On 26/06/2018 11:55, Chris Wilson wrote:
Quoting Tvrtko Ursulin (2018-06-26 11:46:51)
On 25/06/2018 21:02, Chris Wilson wrote:
If we know what is wanted can we define that better in terms of
dma_fence and leave lowlevel for debugging (or think of how we achieve
the same with generic bpf? kprobes)? Hmm, I wonder how far we can push
that.
What is wanted is for instance take trace.pl on any kernel anywhere and
it is able to deduce/draw the exact metrics/timeline of command
submission for an workload.
At the moment it without low level tracepoints, and without the
intel_engine_notify tweak, it is workload dependent on how close it
could get.
Interjecting what dma-fence already has (or we could use), not sure how
well userspace can actually map it to their timelines.
So a set of tracepoints to allow drawing the timeline:
1. request_queue (or _add)
dma_fence_init
2. request_submit
3. intel_engine_notify
For obvious reasons, no match in dma_fence.
4. request_in
dma_fence_emit
5. request out
dma_fence_signal (similar, not quite, we would have to force irq
signaling).
Yes not quite the same due potential time shift between user interrupt
and dma_fence_signal call via different paths.

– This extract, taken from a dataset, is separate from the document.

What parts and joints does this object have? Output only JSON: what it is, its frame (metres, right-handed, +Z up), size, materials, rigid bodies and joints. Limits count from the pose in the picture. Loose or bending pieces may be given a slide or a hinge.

With this set the above is possible and we don't need a lot of work to
get there.
From a brief glance we are missing a dma_fence_queue for request_submit
replacement.
So next question is what information do we get from our tracepoints (or
more precisely do you use) that we lack in dma_fence?
Port=%u and preemption (completed=%u) comes immediately to mind. Way to
tie with engines would be nice or it is all abstract timelines.
Going this direction sounds like a long detour to get where we almost
are. I suspect you are valuing the benefit of it being generic and hence
and parsing tool could be cross-driver. But you can also just punt the
"abstractising" into the parsing tool.
And with the Virtual Engine it will become more interesting to have
this. So if we had a bug report saying load balancing is not working
well, we could just say "please run it via trace.pl --trace and attach
perf script output". That way we could easily see whether or not is is a
problem in userspace behaviour or else.
And there I was wanting a script to capture the workload so that we
could replay it and dissect it. :-p
Depends on what level you want that. Perf script output from the above
tracepoints would do on one level. If you wanted a higher level to
re-exercise load balancing then it wouldn't completely be enough, or at
least a lot of guesswork would be needed.